━━ Stored rows

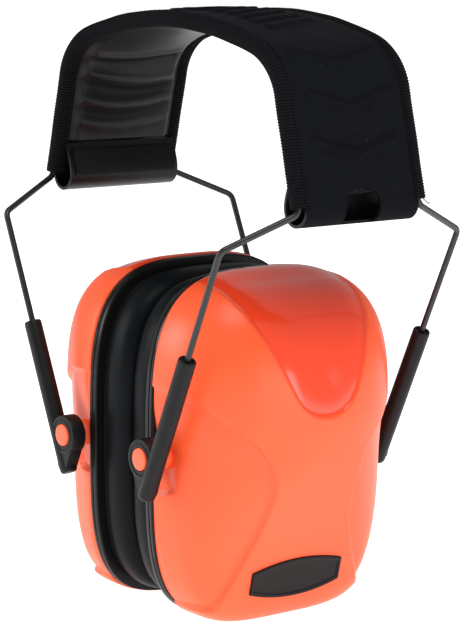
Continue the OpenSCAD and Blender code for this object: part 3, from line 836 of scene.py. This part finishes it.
def shell_relief(p):
    """How deep the moulded steps lie below the plain skin, and how far a point is in the glossy dish."""
    x, y, z = p[..., 0], np.abs(p[..., 1]), p[..., 2]
    inside = (y < across_at(z, TONGUE)) & (z > TONGUE[-1][1])
    dish = np.where(inside, 1, -1) * distance_to(y, z, TONGUE)
    dish_deep = 0.85 * smooth((dish + 0.5) / 1.1) + 1.1 * smooth(dish / 17) ** 1.2
    crest = smooth((x - RIM_X - 1.5) / 11)
    girth = y + RIM_X + bulge_at(z) - x
    below = (girth > across_at(z, SHOULDER)) & (z < SHOULDER_TOP)
    cheek = np.where(below, 1, -1) * distance_to(girth, z, SHOULDER)
    soft = 0.95 + 0.35 * smooth((56 - z) / 16)
    cheek_deep = smooth((cheek + 0.3) / soft) * (0.8 + 0.75 * smooth((x - RIM_X - 0.5) / 9))
    cheek_deep *= smooth((z - 5.6) / 0.9)
    fade = 3.5 + 6.0 * smooth((z - 42) / 14)
    pocket = smooth((across_at(z, POCKET) - x) / fade)
    pocket *= smooth(z - POCKET_FOOT - 1.3 * smooth((x - 21) / 4))
    pocket *= smooth((y - 22) / 8) * smooth((70 - z) / 14) * smooth((cheek + 0.2) / 1.6)
    return cheek_deep + 1.3 * pocket + crest * dish_deep, smooth((dish + 0.4) / 0.8)


SHELL_ROWS, SHELL_ROWS_IN = 121, 29
SHELL_WALL, LIP = 3.0, 0.35


def make_shell(side):
    """Cup shell with its moulded steps, as one closed skin."""
    rho = np.cos(np.pi / 2 * np.arange(SHELL_ROWS) / SHELL_ROWS)
    outer = shell_grid(rho, 0)
    down = np.gradient(outer, axis=0)
    along = (np.roll(outer, -1, 1) - np.roll(outer, 1, 1)) / 2
    normal = np.cross(down, along)
    normal /= np.maximum(np.linalg.norm(normal, axis=-1, keepdims=True), 1e-9)
    normal *= np.sign((normal * (outer - (RIM_X, 0, CUP_MID))).sum(-1, keepdims=True) + 1e-12)
    depth, dish = shell_relief(outer)
    outer = outer - normal * depth[..., None]
    outer[..., 0] = np.maximum(outer[..., 0], RIM_X)
    outer[..., 2] = np.maximum(outer[..., 2], 0)
    lip = shell_grid([1], LIP)[0] - normal[0] * depth[0][:, None]
    lip[:, 0] = RIM_X
    outer[0, :, 0] = RIM_X + LIP
    inner = shell_grid(np.cos(np.pi / 2 * np.arange(SHELL_ROWS_IN) / SHELL_ROWS_IN), SHELL_WALL)
    inner[0, :, 0] = RIM_X
    rings = np.concatenate([outer[::-1], [lip], inner])
    marks = np.concatenate([dish[::-1], [dish[0]], np.zeros(inner.shape[:2])])
    b = Build("shell_plastic")
    b.loft(rings, dish=marks)
    return b.make(f"{side}_shell", SIDES[side], 70)


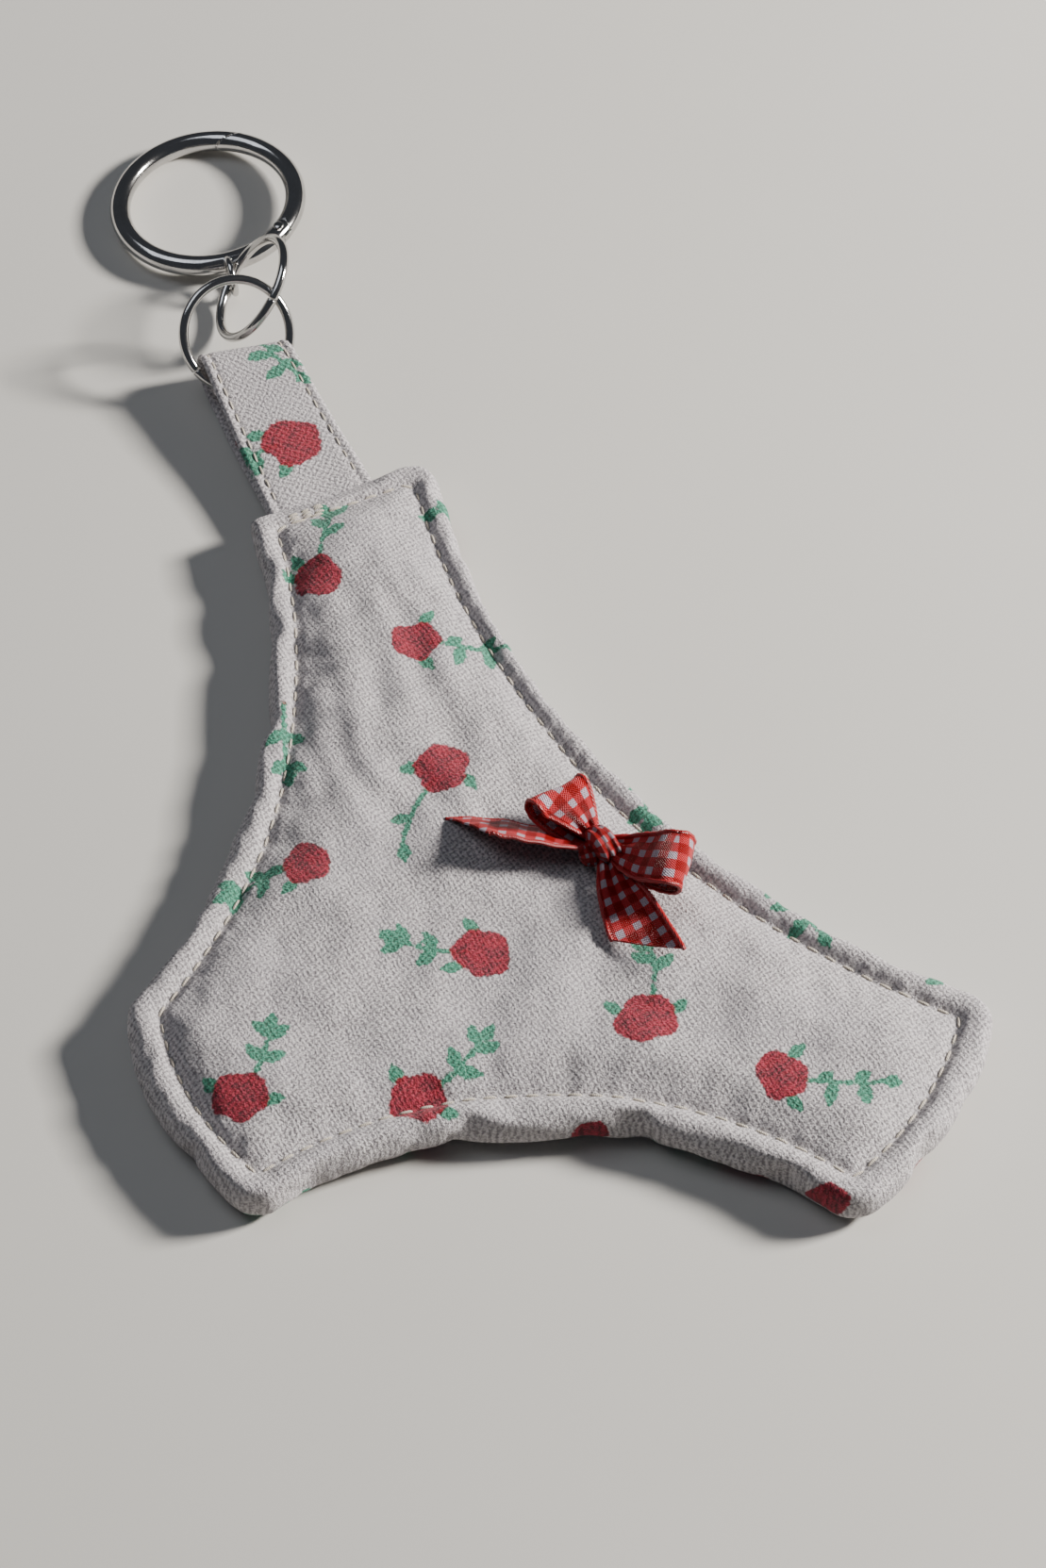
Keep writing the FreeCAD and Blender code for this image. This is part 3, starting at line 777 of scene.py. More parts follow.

━━━━

__Goal__: Restate each record exactly as written.

__Answer to the task__:
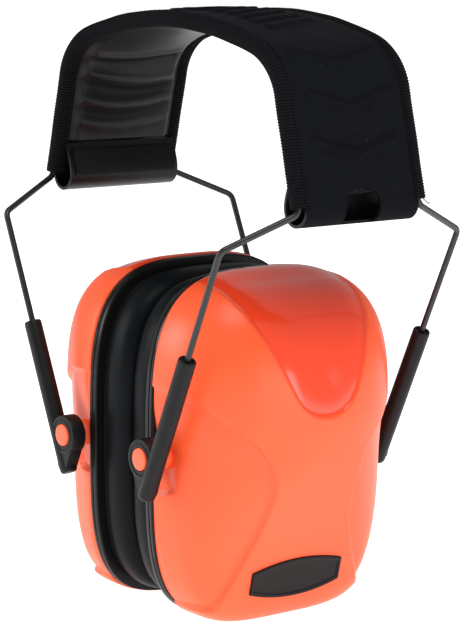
Continue the OpenSCAD and Blender code for this object: part 3, from line 836 of scene.py. This part finishes it.
def shell_relief(p):
    """How deep the moulded steps lie below the plain skin, and how far a point is in the glossy dish."""
    x, y, z = p[..., 0], np.abs(p[..., 1]), p[..., 2]
    inside = (y < across_at(z, TONGUE)) & (z > TONGUE[-1][1])
    dish = np.where(inside, 1, -1) * distance_to(y, z, TONGUE)
    dish_deep = 0.85 * smooth((dish + 0.5) / 1.1) + 1.1 * smooth(dish / 17) ** 1.2
    crest = smooth((x - RIM_X - 1.5) / 11)
    girth = y + RIM_X + bulge_at(z) - x
    below = (girth > across_at(z, SHOULDER)) & (z < SHOULDER_TOP)
    cheek = np.where(below, 1, -1) * distance_to(girth, z, SHOULDER)
    soft = 0.95 + 0.35 * smooth((56 - z) / 16)
    cheek_deep = smooth((cheek + 0.3) / soft) * (0.8 + 0.75 * smooth((x - RIM_X - 0.5) / 9))
    cheek_deep *= smooth((z - 5.6) / 0.9)
    fade = 3.5 + 6.0 * smooth((z - 42) / 14)
    pocket = smooth((across_at(z, POCKET) - x) / fade)
    pocket *= smooth(z - POCKET_FOOT - 1.3 * smooth((x - 21) / 4))
    pocket *= smooth((y - 22) / 8) * smooth((70 - z) / 14) * smooth((cheek + 0.2) / 1.6)
    return cheek_deep + 1.3 * pocket + crest * dish_deep, smooth((dish + 0.4) / 0.8)


SHELL_ROWS, SHELL_ROWS_IN = 121, 29
SHELL_WALL, LIP = 3.0, 0.35


def make_shell(side):
    """Cup shell with its moulded steps, as one closed skin."""
    rho = np.cos(np.pi / 2 * np.arange(SHELL_ROWS) / SHELL_ROWS)
    outer = shell_grid(rho, 0)
    down = np.gradient(outer, axis=0)
    along = (np.roll(outer, -1, 1) - np.roll(outer, 1, 1)) / 2
    normal = np.cross(down, along)
    normal /= np.maximum(np.linalg.norm(normal, axis=-1, keepdims=True), 1e-9)
    normal *= np.sign((normal * (outer - (RIM_X, 0, CUP_MID))).sum(-1, keepdims=True) + 1e-12)
    depth, dish = shell_relief(outer)
    outer = outer - normal * depth[..., None]
    outer[..., 0] = np.maximum(outer[..., 0], RIM_X)
    outer[..., 2] = np.maximum(outer[..., 2], 0)
    lip = shell_grid([1], LIP)[0] - normal[0] * depth[0][:, None]
    lip[:, 0] = RIM_X
    outer[0, :, 0] = RIM_X + LIP
    inner = shell_grid(np.cos(np.pi / 2 * np.arange(SHELL_ROWS_IN) / SHELL_ROWS_IN), SHELL_WALL)
    inner[0, :, 0] = RIM_X
    rings = np.concatenate([outer[::-1], [lip], inner])
    marks = np.concatenate([dish[::-1], [dish[0]], np.zeros(inner.shape[:2])])
    b = Build("shell_plastic")
    b.loft(rings, dish=marks)
    return b.make(f"{side}_shell", SIDES[side], 70)


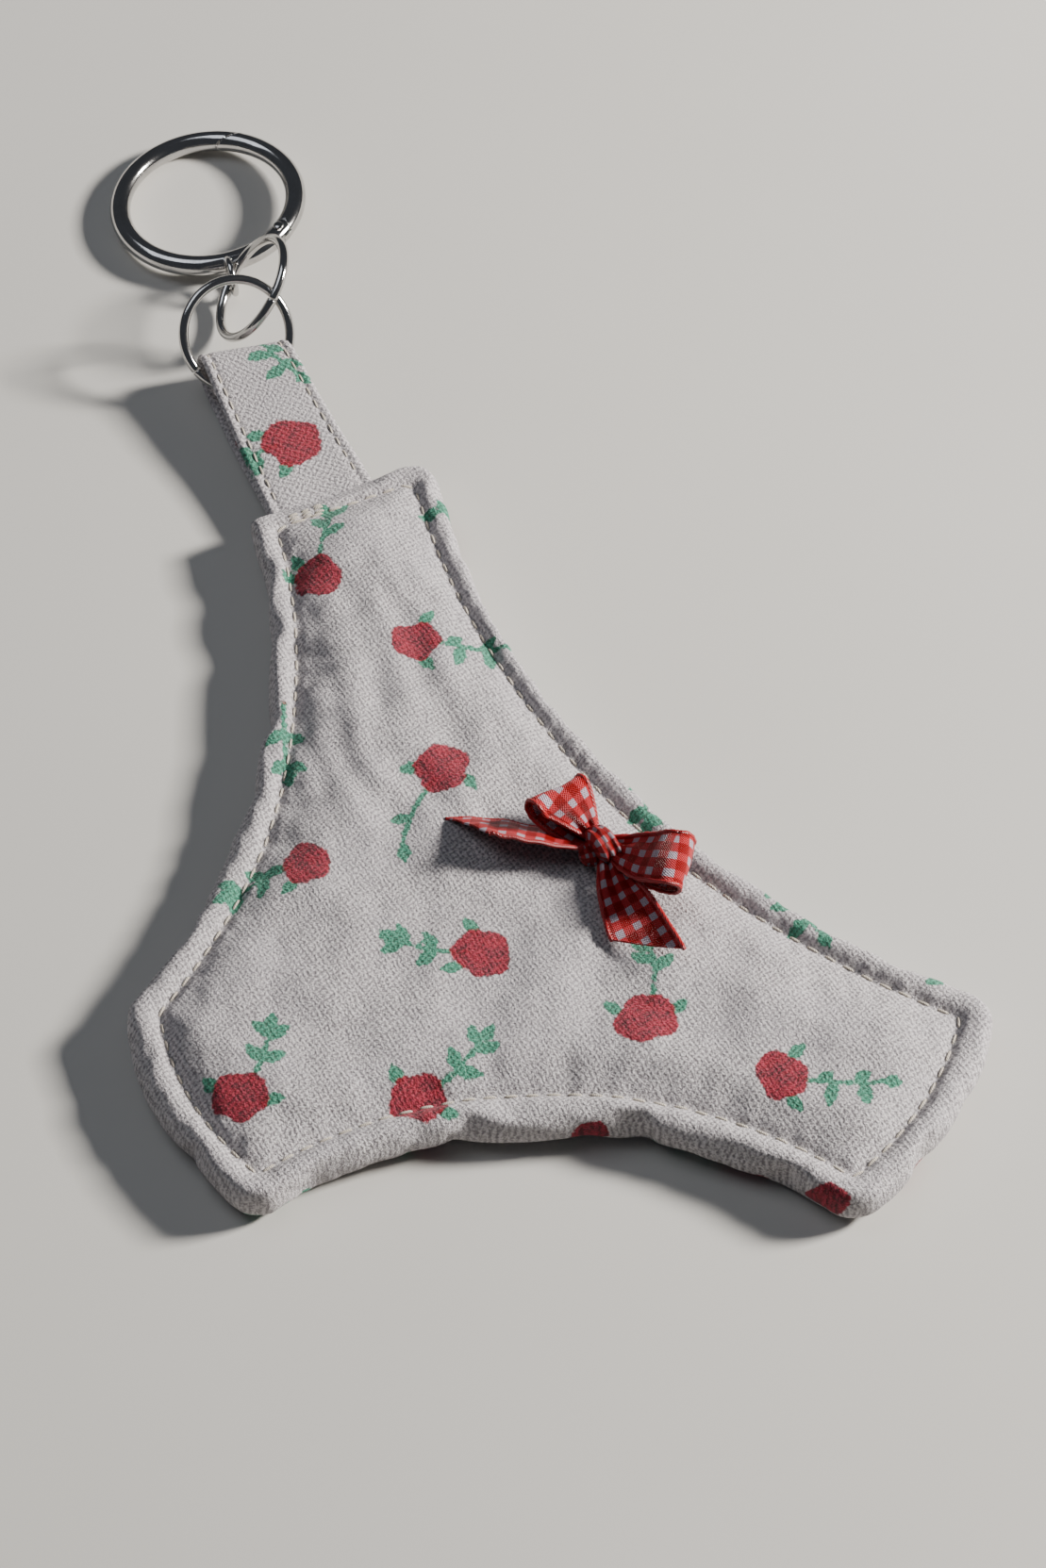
Keep writing the FreeCAD and Blender code for this image. This is part 3, starting at line 777 of scene.py. More parts follow.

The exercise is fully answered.